The equations above can still be derived using the Karush-Kuhn-Tucker conditions of the control problem, seeing it as a quadratic program over the variables \(\underline{x}=(x_1,\ldots,x_T), \underline{u}=(u_0,\ldots,u_{T-1})\).
Its Lagrangian reads \[ L(x,u,\lambda) = \sum_{t=0}^{T-1}\frac12u_t^\top Ru_t + \frac12x_t^\top Qx_t + \lambda_{t+1}^\top(x_{t+1} - Ax_t - Bu_t) + \frac{1}{2}x_T^\top Q_f x_T \] Its associated KKT conditions boil down to \begin{align} \lambda_t &= A^\top\lambda_{t+1} - Qx_t, \ t = 1,\ldots,T-1 \\\ \lambda_T &= -Q_f x_T \\\ u_t &= B^\top\lambda_{t+1} \end{align} Notice at least semi-definiteness is required to write these KKT conditions, and positiveness is required from \( R \) to solve for \( u_t \) and get a well-defined solution.
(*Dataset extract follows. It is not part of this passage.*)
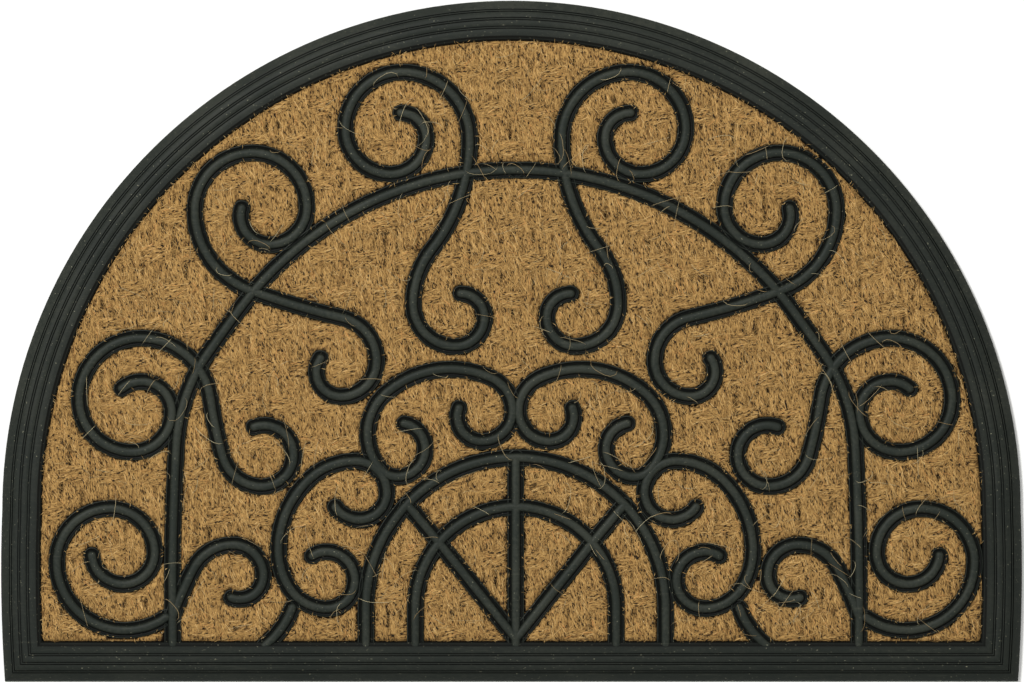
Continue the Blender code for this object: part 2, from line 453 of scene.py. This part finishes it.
fan = {
    "foot": 20.0,
    "centre": 43.5,
    "radii": (88, 59),
    "spoke": [(0, 25), (44.5, 81), (63, 103)],
    "spokeBend": 30,
}


def spokeSteps(points):
    # a heading, then straight lengths with a slight bend between them
    pairs = list(zip(points, points[1:]))
    headings = [math.degrees(math.atan2(b[1] - a[1], b[0] - a[0])) for a, b in pairs]
    lengths = [math.dist(a, b) for a, b in pairs]
    steps = [(0, lengths[0])]
    for before, after, length in zip(headings, headings[1:], lengths[1:]):
        steps += [(fan["spokeBend"], after - before), (0, length)]
    return headings[0], steps


def ribPaths():
    # every rib as a start, a heading and steps: a length ahead, or a radius and a turn
    paths = []
    heading, spoke = spokeSteps(fan["spoke"])
    mirrored = [(scroll["start"], scroll["arcs"]) for scroll in scrolls]
    mirrored.append(((*fan["spoke"][0], heading), spoke))
    for (x, y, heading), arcs in mirrored:
        paths.append(((ribAxis + x, y), heading, arcs))
        steps = [(radius, amount if radius == 0 else -amount) for radius, amount in arcs]
        paths.append(((ribAxis - x, y), 180 - heading, steps))
    leg = fan["centre"] - fan["foot"]
    for radius in fan["radii"]:
        steps = [(0, leg), (radius, 180), (0, leg)]
        paths.append(((ribAxis + radius, fan["foot"]), 90, steps))
    paths.append(((ribAxis, fan["foot"]), 90, [(0, leg + fan["radii"][0])]))
    return paths


def sectionAt(mesh, centre, left, rightHalfOnly=False):
    # a rib's section as a loop of edges, crest to underside, around its middle
    shade = mesh.verts.layers.float["shade"]
    low = ribs["underside"]
    rows = ribs["profile"] + [(ribs["profile"][-1][0], low, 1.0), (0.0, low, 1.0)]
    right = [(-off, height, deep) for off, height, deep in rows]
    whole = right if rightHalfOnly else right + rows[-2:0:-1]
    verts = []
    for off, height, deep in whole:
        verts.append(mesh.verts.new(centre + left * off * mm + Vector((0, 0, height * mm))))
        verts[-1][shade] = deep
    beside = verts[1:] if rightHalfOnly else verts[1:] + verts[:1]
    return verts + [mesh.edges.new(pair) for pair in zip(verts, beside)]


def roundTip(mesh, spot, left, turn):
    half = sectionAt(mesh, spot, left, True)
    bmesh.ops.spin(mesh, geom=half, cent=spot, axis=up, angle=turn, steps=ribs["tipSteps"])


def pushSection(mesh, geom, move):
    # the last section carried straight ahead, and the section at the far end
    made = bmesh.ops.extrude_edge_only(mesh, edges=ofKind(geom, bmesh.types.BMEdge))["geom"]
    verts = ofKind(made, bmesh.types.BMVert)
    bmesh.ops.translate(mesh, verts=verts, vec=move)
    moved = set(verts)
    return verts + [edge for edge in ofKind(made, bmesh.types.BMEdge) if moved.issuperset(edge.verts)]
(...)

The Lagrange multipliers are also called the co-states. This result is a discrete equivalent to Pontryaguin's minimum principle, that is established in continuous-time control literature.
Derivation and equivalence to dynamic programming. We can introduce a co-state gain matrix \( M_t \) such that \( \lambda_t = -M_tx_t \), and the feedback \( u_t = K_tx_t \). The terminal co-state matrix is \( M_T = Q_f \). Let's establish a recurrence equation for these matrices: starting from the KKT conditions, \begin{equation} \begin{aligned} \lambda_t &= A^\top\lambda_{t+1} - Qx_t \\\ &= -A^\top M_{t+1}x_{t+1} - Qx_t \end{aligned} \end{equation} then \begin{equation} \begin{aligned} \lambda_t &= -(A^\top M_{t+1}A + Q)x_t - A^\top M_{t+1} B u_t \\\ &= -(A^\top M_{t+1}A + Q - A^\top M_{t+1}BK_t)x_t \end{aligned} \end{equation} That is, \( M_t = Q + A^\top M_{t+1}(A - BK_t) \). Also, \( Ru_t = B^\top M_{t+1}x_{t+1} = -B^\top M_{t+1} (Ax_t + Bu_t) \), thus \begin{equation} (R + B^\top M_{t+1}B)u_t = -B^\top M_{t+1}A \quad\Rightarrow \quad K_t = -(R + B^\top M_{t+1}B)^{-1}B^\top M_{t+1}A \end{equation}
Hence, the sequence of co-state and control feedback matrices \( (M_t)_t \) and \( (K_t)_t \) satisfy the same recurrence equations as the Riccati and feedback matrices of the dynamic programming approach, thus they are identical.